We know that, if A is in the abstract search, then it is in the concrete search space, too. We also know that, if A is in the concrete search space, then there exists an R that satisfies H_R_is_maximum. Using these facts, here we prove that, if A is in the abstract search space then, there exists a solution to the response-time equation as stated in the aRTA.

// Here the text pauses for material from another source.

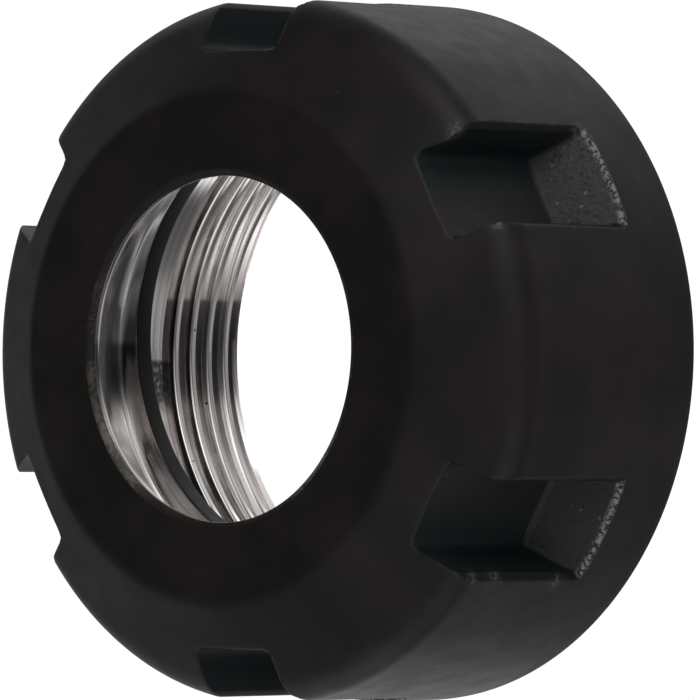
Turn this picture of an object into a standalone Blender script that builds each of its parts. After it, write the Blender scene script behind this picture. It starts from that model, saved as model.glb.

    Corollary correct_search_space :
      ∀ A,
        is_in_abstract_search_space A →
        ∃ F : nat ,
          task_rtct tsk + IBF A (A + F) ≤ A + F
          ∧ F + (task_cost tsk - task_rtct tsk ) ≤ R.
    Proof.
      move ⇒ A IN.
      move: (H_R_is_maximum A) ⇒ FIX.
      feed FIX; first by apply A_is_in_concrete_search_space.
      move: FIX ⇒ [F [GE1 [FIX NEQ]]].
      rewrite /IBF.
      ∃ F.
      split; last by done.
      rewrite /IBF.
      eapply leq_trans; last by apply FIX.
      move: H_valid_run_to_completion_threshold ⇒ [BOUND _].
      rewrite /task_rtc_bounded_by_cost in BOUND.
      have F2 : task_rbf (maxn (A + ε) (A + F)) ≥ task_cost tsk.
      { eapply (task_rbf_ge_task_cost _ _ _ _) ⇒ //=.
        lia. }
      have MAXX : maxn (A + 1) (A + F) = A + F by lia.
      rewrite MAXX in F2.
      rewrite MAXX.
      have SPLITLE : total_hep_rbf (A + F) ≥ total_ohep_rbf (A + F) + task_rbf (A + F).
      { apply split_hep_rbf_weaken ⇒ //. }
      by lia.
      Unshelve.
      all: by done.
    Qed.

  End ResponseTimeReccurence.

H. Soundness of the Response-Time Bound

Finally, we prove that R is a bound on the response time of task tsk.

  Theorem uniprocessor_response_time_bound_fp :
    task_response_time_bound arr_seq sched tsk R.
  Proof.
    intros js ARRs TSKs.
    move: (posnP (@job_cost _ Cost js)) ⇒ [ZERO|POS].
    { by rewrite /job_response_time_bound /completed_by ZERO. }
    eapply uniprocessor_response_time_bound_ideal ⇒ //.
    - exact: instantiated_i_and_w_are_coherent_with_schedule.
    - exact: instantiated_busy_intervals_are_bounded.
    - exact: instantiated_task_interference_is_bounded.
    - by apply : correct_search_space ⇒ //.
  Qed.

End AbstractRTAforFPwithArrivalCurves.